▸ **The problem**:
Please print the full listing exactly.

◇ ◇ ◇ ◇

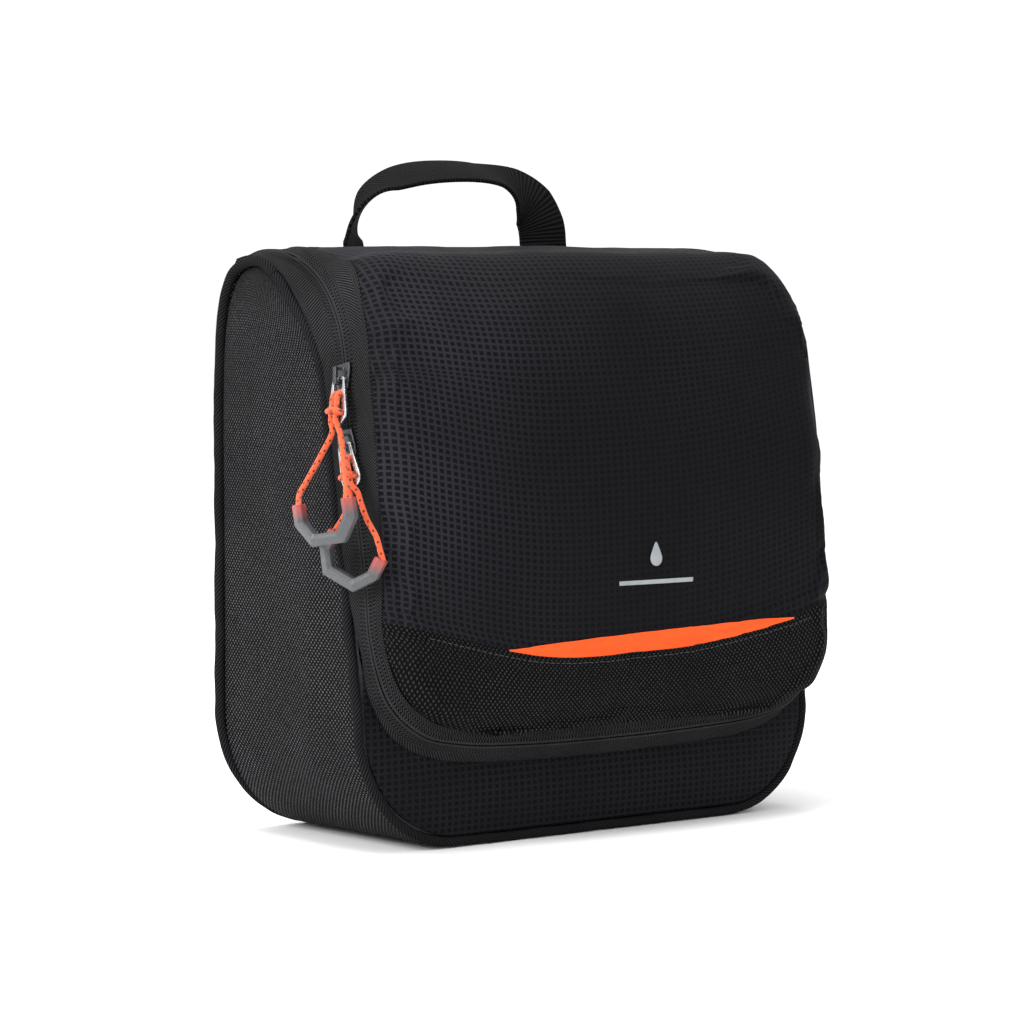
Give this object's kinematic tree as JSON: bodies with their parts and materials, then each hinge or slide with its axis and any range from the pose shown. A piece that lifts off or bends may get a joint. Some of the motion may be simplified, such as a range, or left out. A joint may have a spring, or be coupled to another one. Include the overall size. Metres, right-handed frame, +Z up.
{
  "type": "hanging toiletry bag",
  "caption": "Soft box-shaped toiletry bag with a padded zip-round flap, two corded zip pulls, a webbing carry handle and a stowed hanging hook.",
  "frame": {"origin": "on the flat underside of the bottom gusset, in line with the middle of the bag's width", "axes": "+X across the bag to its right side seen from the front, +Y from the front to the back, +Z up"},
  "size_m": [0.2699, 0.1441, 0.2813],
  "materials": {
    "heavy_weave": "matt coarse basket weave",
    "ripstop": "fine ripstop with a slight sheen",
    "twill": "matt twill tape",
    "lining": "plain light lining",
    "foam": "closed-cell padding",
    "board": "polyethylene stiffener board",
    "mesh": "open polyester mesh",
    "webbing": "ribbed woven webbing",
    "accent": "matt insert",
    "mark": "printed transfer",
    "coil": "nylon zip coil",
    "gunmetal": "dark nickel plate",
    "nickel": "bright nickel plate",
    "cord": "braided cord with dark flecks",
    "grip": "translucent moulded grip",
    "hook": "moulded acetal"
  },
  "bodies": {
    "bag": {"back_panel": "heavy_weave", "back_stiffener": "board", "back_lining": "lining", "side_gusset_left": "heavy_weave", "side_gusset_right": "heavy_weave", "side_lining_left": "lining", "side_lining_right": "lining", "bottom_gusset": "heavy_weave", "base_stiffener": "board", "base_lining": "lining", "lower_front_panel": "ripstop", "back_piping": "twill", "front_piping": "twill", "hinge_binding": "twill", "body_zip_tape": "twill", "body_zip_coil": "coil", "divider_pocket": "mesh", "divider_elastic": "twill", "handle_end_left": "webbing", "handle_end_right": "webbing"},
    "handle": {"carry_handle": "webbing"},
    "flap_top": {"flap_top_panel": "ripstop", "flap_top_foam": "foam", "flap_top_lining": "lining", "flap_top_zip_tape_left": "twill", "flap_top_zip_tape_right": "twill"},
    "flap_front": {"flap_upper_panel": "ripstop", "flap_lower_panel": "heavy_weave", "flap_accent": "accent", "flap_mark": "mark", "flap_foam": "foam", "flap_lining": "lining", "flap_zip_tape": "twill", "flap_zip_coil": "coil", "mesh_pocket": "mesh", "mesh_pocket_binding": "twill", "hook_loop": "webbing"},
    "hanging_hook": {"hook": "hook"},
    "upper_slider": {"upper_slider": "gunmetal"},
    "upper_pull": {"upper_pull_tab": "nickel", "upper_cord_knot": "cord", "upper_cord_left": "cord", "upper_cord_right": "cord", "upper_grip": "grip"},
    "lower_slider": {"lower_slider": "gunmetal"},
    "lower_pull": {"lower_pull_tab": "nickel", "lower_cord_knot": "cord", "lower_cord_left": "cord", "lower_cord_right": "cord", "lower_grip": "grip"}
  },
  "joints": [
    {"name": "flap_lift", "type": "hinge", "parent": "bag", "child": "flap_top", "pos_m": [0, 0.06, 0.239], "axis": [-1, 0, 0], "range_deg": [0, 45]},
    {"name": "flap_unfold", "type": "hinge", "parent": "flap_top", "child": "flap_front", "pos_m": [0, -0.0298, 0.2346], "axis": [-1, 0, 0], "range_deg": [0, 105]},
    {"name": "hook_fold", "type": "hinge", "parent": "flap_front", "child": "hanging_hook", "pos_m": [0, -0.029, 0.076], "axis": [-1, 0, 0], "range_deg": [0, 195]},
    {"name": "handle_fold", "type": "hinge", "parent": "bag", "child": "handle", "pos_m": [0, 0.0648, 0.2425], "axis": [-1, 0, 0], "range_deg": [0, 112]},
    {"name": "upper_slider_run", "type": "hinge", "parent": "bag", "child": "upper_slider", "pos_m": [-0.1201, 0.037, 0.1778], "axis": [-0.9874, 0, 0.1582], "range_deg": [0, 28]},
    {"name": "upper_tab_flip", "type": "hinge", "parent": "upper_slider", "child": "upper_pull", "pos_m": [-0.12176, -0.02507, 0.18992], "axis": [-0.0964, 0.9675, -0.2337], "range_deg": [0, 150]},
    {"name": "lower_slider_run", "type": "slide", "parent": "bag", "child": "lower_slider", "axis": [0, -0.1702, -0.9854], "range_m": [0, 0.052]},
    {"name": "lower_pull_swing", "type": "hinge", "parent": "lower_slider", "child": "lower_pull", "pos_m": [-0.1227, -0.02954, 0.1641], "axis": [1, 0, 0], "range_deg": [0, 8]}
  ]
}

◇ ◇ ◇ ◇

▸ **Correct answer**:
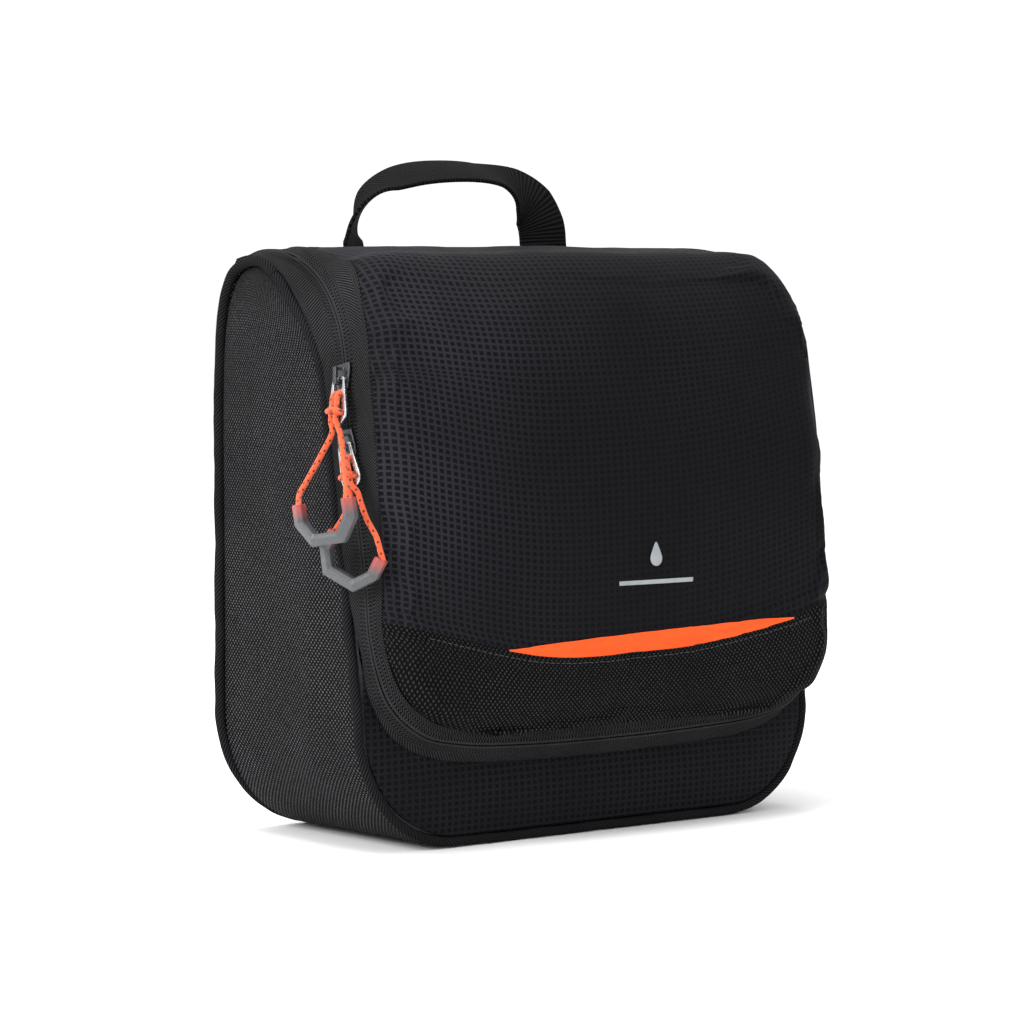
Give this object's kinematic tree as JSON: bodies with their parts and materials, then each hinge or slide with its axis and any range from the pose shown. A piece that lifts off or bends may get a joint. Some of the motion may be simplified, such as a range, or left out. A joint may have a spring, or be coupled to another one. Include the overall size. Metres, right-handed frame, +Z up.
{
  "type": "hanging toiletry bag",
  "caption": "Soft box-shaped toiletry bag with a padded zip-round flap, two corded zip pulls, a webbing carry handle and a stowed hanging hook.",
  "frame": {"origin": "on the flat underside of the bottom gusset, in line with the middle of the bag's width", "axes": "+X across the bag to its right side seen from the front, +Y from the front to the back, +Z up"},
  "size_m": [0.2699, 0.1441, 0.2813],
  "materials": {
    "heavy_weave": "matt coarse basket weave",
    "ripstop": "fine ripstop with a slight sheen",
    "twill": "matt twill tape",
    "lining": "plain light lining",
    "foam": "closed-cell padding",
    "board": "polyethylene stiffener board",
    "mesh": "open polyester mesh",
    "webbing": "ribbed woven webbing",
    "accent": "matt insert",
    "mark": "printed transfer",
    "coil": "nylon zip coil",
    "gunmetal": "dark nickel plate",
    "nickel": "bright nickel plate",
    "cord": "braided cord with dark flecks",
    "grip": "translucent moulded grip",
    "hook": "moulded acetal"
  },
  "bodies": {
    "bag": {"back_panel": "heavy_weave", "back_stiffener": "board", "back_lining": "lining", "side_gusset_left": "heavy_weave", "side_gusset_right": "heavy_weave", "side_lining_left": "lining", "side_lining_right": "lining", "bottom_gusset": "heavy_weave", "base_stiffener": "board", "base_lining": "lining", "lower_front_panel": "ripstop", "back_piping": "twill", "front_piping": "twill", "hinge_binding": "twill", "body_zip_tape": "twill", "body_zip_coil": "coil", "divider_pocket": "mesh", "divider_elastic": "twill", "handle_end_left": "webbing", "handle_end_right": "webbing"},
    "handle": {"carry_handle": "webbing"},
    "flap_top": {"flap_top_panel": "ripstop", "flap_top_foam": "foam", "flap_top_lining": "lining", "flap_top_zip_tape_left": "twill", "flap_top_zip_tape_right": "twill"},
    "flap_front": {"flap_upper_panel": "ripstop", "flap_lower_panel": "heavy_weave", "flap_accent": "accent", "flap_mark": "mark", "flap_foam": "foam", "flap_lining": "lining", "flap_zip_tape": "twill", "flap_zip_coil": "coil", "mesh_pocket": "mesh", "mesh_pocket_binding": "twill", "hook_loop": "webbing"},
    "hanging_hook": {"hook": "hook"},
    "upper_slider": {"upper_slider": "gunmetal"},
    "upper_pull": {"upper_pull_tab": "nickel", "upper_cord_knot": "cord", "upper_cord_left": "cord", "upper_cord_right": "cord", "upper_grip": "grip"},
    "lower_slider": {"lower_slider": "gunmetal"},
    "lower_pull": {"lower_pull_tab": "nickel", "lower_cord_knot": "cord", "lower_cord_left": "cord", "lower_cord_right": "cord", "lower_grip": "grip"}
  },
  "joints": [
    {"name": "flap_lift", "type": "hinge", "parent": "bag", "child": "flap_top", "pos_m": [0, 0.06, 0.239], "axis": [-1, 0, 0], "range_deg": [0, 45]},
    {"name": "flap_unfold", "type": "hinge", "parent": "flap_top", "child": "flap_front", "pos_m": [0, -0.0298, 0.2346], "axis": [-1, 0, 0], "range_deg": [0, 105]},
    {"name": "hook_fold", "type": "hinge", "parent": "flap_front", "child": "hanging_hook", "pos_m": [0, -0.029, 0.076], "axis": [-1, 0, 0], "range_deg": [0, 195]},
    {"name": "handle_fold", "type": "hinge", "parent": "bag", "child": "handle", "pos_m": [0, 0.0648, 0.2425], "axis": [-1, 0, 0], "range_deg": [0, 112]},
    {"name": "upper_slider_run", "type": "hinge", "parent": "bag", "child": "upper_slider", "pos_m": [-0.1201, 0.037, 0.1778], "axis": [-0.9874, 0, 0.1582], "range_deg": [0, 28]},
    {"name": "upper_tab_flip", "type": "hinge", "parent": "upper_slider", "child": "upper_pull", "pos_m": [-0.12176, -0.02507, 0.18992], "axis": [-0.0964, 0.9675, -0.2337], "range_deg": [0, 150]},
    {"name": "lower_slider_run", "type": "slide", "parent": "bag", "child": "lower_slider", "axis": [0, -0.1702, -0.9854], "range_m": [0, 0.052]},
    {"name": "lower_pull_swing", "type": "hinge", "parent": "lower_slider", "child": "lower_pull", "pos_m": [-0.1227, -0.02954, 0.1641], "axis": [1, 0, 0], "range_deg": [0, 8]}
  ]
}